I will have to work out formulas for the Euclidean distance between two entities, and the angle between them, and especially the intersection of two lines and the condition that three points are collinear.
In this vein, it seems as though if J1 and J2 are the reps of two points, then Q(J1,J2) = d^2/2. So then the sphere centered at J1 through J2 is (J1-(2Q(J1,J2),0,0,0,0))/sqrt(2Q(J1,J2)). Ugh has a sqrt in it. Similarly for sphere centered at J3 through J2, (J3-(2Q(J3,J2),0000))/sqrt(2Q(J3,J2)). J1,J2,J3 are collinear if these spheres are tangent, i.e. if those vectors have Q-inner-product 1, which is to say Q(J1,J3) - Q(J1,J2) - Q(J3,J2) = 2sqrt(Q(J1,J2)Q(J2,J3)). But maybe that's not the simplest way of putting it. After all, we can just say that the cross-product of the two differences is 0; that has no square roots in it.
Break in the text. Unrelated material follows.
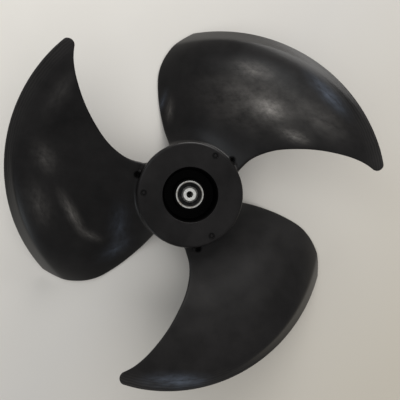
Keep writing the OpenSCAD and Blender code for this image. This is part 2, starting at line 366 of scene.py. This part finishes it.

One conceivable way to canonicalize lines is to use the *perpendicular* plane that goes through the origin, that's uniquely defined, and anyway just amounts to I = (0,0,d) where d is the ordinary direction vector of the line; and a point J in that plane that the line goes through, which just amounts to J=(r^2,1,E) with Q(I,J) = 0, i.e. E\dot d = 0. It's also the point on the line closest to the origin. The reason that we don't usually use that point as the companion to the direction vector is that the resulting set of six coordinates is not homogeneous. But here that's not an issue, since we have our standard point coordinates and plane coordinates; and for a plane through the origin, only two of the direction coordinates are really free, and then we have the one dot-product relation, so only two of the point coordinates are really free, giving us the correct dimensionality of 4 for the set of lines. So in some sense this says that we could take naively as coordinates for a line the projection of the unit direction vector to the xy plane and the projection of the line's closest point to the origin to the xy plane. That doesn't seem to have any weird gimbal locks or discontinuities or anything. And with these coordinates, you can test if the point E=x,y,z is on the line (dx,dy,cx,cy) by extending (dx,dy) to d via dz = sqrt(1-dx^2 - dy^2), extending (cx,cy) to c by determining cz via d\dot c = 0, and then checking if d\cross(E-c) = 0. And you can see if two lines are parallel just by checking if they have the same direction vector, and if not, you can see if they are coplanar by projecting both of their closest points perpendicularly onto the line in the direction of the cross product of their directions, and if the projections match they are coplanar.